The celebrated professor, historian and philosopher, Theodore Zeldin was on the Radio 4 Today programme last Friday extolling the virtues of proper serious conversation designed to discover what other people really think. He has sponsored a 'Feast of Conversation' weekend to encourage complete strangers to talk through a menu of conversation topics over a meal. The intention is to get well beyond small talk into big topics like: aspirations, anxieties, fears, desires, hope and despair.

Could this be applied to brands and the way they understand the individuals who buy from them or don't. Should brand managers or advertising planners sit down for a meal with customers or prospects and run through just such a conversation menu. It has the potential to reveal considerably more than the average "depth" interview and provides the ability to come at consumer motivations, attitudes and behaviours from quite oblique angles, which as the leading economist John Kay maintains in his new book, may well be the best way to find winning solutions. Food for thought. Quite literally in this instance.

Friday 2 July 2010

The psychology of online consumer behaviour needs more attention

Over 1.5bn people across the world now regularly use the internet. UK shoppers alone spent over £13billion online in Q408. As a marketing media the internet is eclipsing all comers.
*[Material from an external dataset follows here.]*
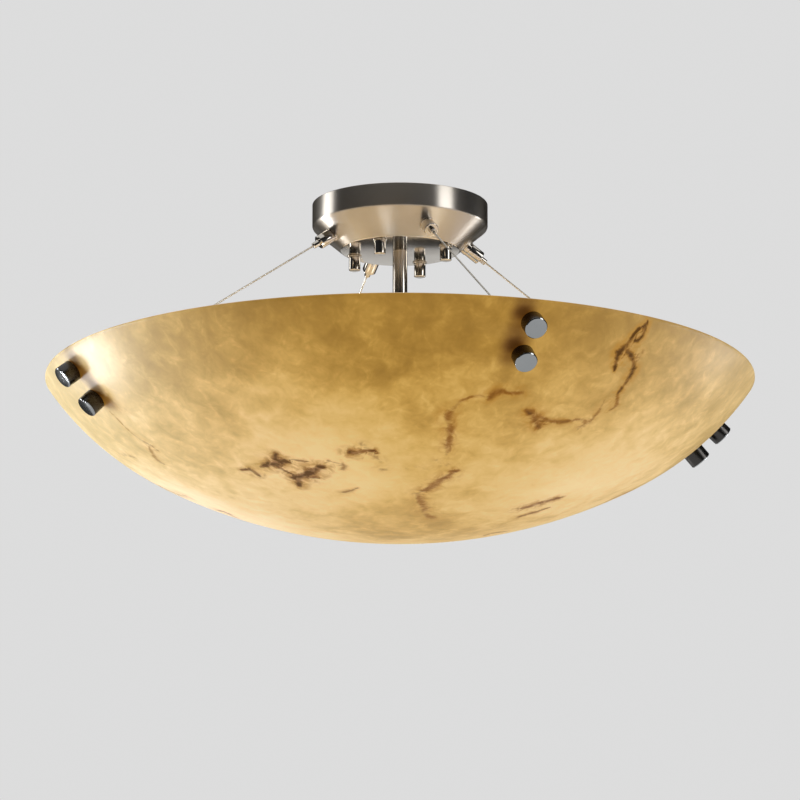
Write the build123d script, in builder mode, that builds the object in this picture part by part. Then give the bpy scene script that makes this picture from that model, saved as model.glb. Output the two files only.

Given all of this isn’t it rather odd that there is no Wiki entry for ‘Online Consumer Psychology’ yet, no authoritative website on the subject and just one academic text dealing with the topic that assembles papers delivered at a conference in 2001 (decades ago in the web world!).

Why is this? Well, perhaps too few marketers, brand managers and their agencies have been asking just that question - Why? Much, if not all, of the focus has been on quantitatively monitoring and measuring online behaviour and transactional data. The standard web metrics are great for understanding ‘where’ and ‘how much’, a lot less great in helping us understand ‘who’ and most crucially ‘why’. Marketing and advertising are increasingly behind the curve of online consumer behaviour, in part at least because they haven’t fully understood the psychological drivers, attitudes and motivations that underlie these behaviours.

Successfully predicting online consumer behaviour and creating sustainable competitive advantages from this knowledge demands that the psychology of online consumer behaviour gets more attention. The brands that give this attention are the most likely prosper when the economy picks up.

Now more than ever brands need to create their own recovery

Last month the newly established Office for Budget Responsibility (OBR) reduced UK growth projections right through to 2014 and George Osborne delivered his emergency austerity budget; both served to confirm that businesses in the private sector will have to create their own recovery.

Quite rightly many businesses will look to their marketing agencies and suppliers to help them define strategies and tactics that can drive forward their recovery, helping them to take market share whilst other brands are still looking inwards or very tentatively feeling their way out. But how well equipped are these agencies to offer the deep-seated and highly integrated marketing strategies that will be required to germinate and nurture sustainable growth in the face of rising unemployment, pay freezes, new taxes and fragile demand.

I think that there are 10 steps that client businesses should be taking right now to create their own recovery and they should be working with agencies that can successfully deliver all of them together, tightly joined up.

My 10 Steps to create your own recovery are:
  1. Identify and target your most far-sighted, confident and economically insulated customers and prospects, as they will lead sales growth in many categories.
  2. Dynamically refresh your targeting and segmentation models to reflect new market realities and drivers - don't let them lose their predictive power and efficacy due to changed conditions and behaviours.
  3. Dramatically improve the efficiency and effectiveness of your paid search (PPC) activity by understanding the true value of every click and thereby free up budget to invest in boosting recovery.
  4. Sensitively commercialise your use of social media channels rather than see it as a soft R&D investment - or your competitors will get there before you.
  5. Locate and convert pockets of stronger demand without sacrificing service quality, by tapping into flexible outsourced telesales expertise - don't wait to rebuild your headcount and internal call capacity, it'll be too late.
  6. Maximise revenues from existing customers by integrating multiple online and offline data feeds to optimise customer contact in real time.
  7. Retain your existing customers more successfully by "lab testing" potential improvements to the customer journey or revised sales processes without having to disentangle existing infrastructures.
  8. Get the most you can from your test and learn strategies, which become ever more important in tough and changing times like these. Make sure that they are well prioritised, statistically robust and use strong forecasting tools so that outcomes can be called early and acted upon.
  9. Build a standing online research community to feed your thinking about emerging consumer mind states and how these should influence engagement strategies.
  10. Make sure that throughout everything you monitor precisely the right metrics to evaluate and predict your own recovery and not just that of the sector or the UK economy at large.

It is the brands that sow the right seeds, in the right places, that will see green shoots grow into enhanced market share or leadership. Few agencies are equipped to look at things as deeply as is required or join the implementation up as tightly as is needed - make sure that your's is one of them.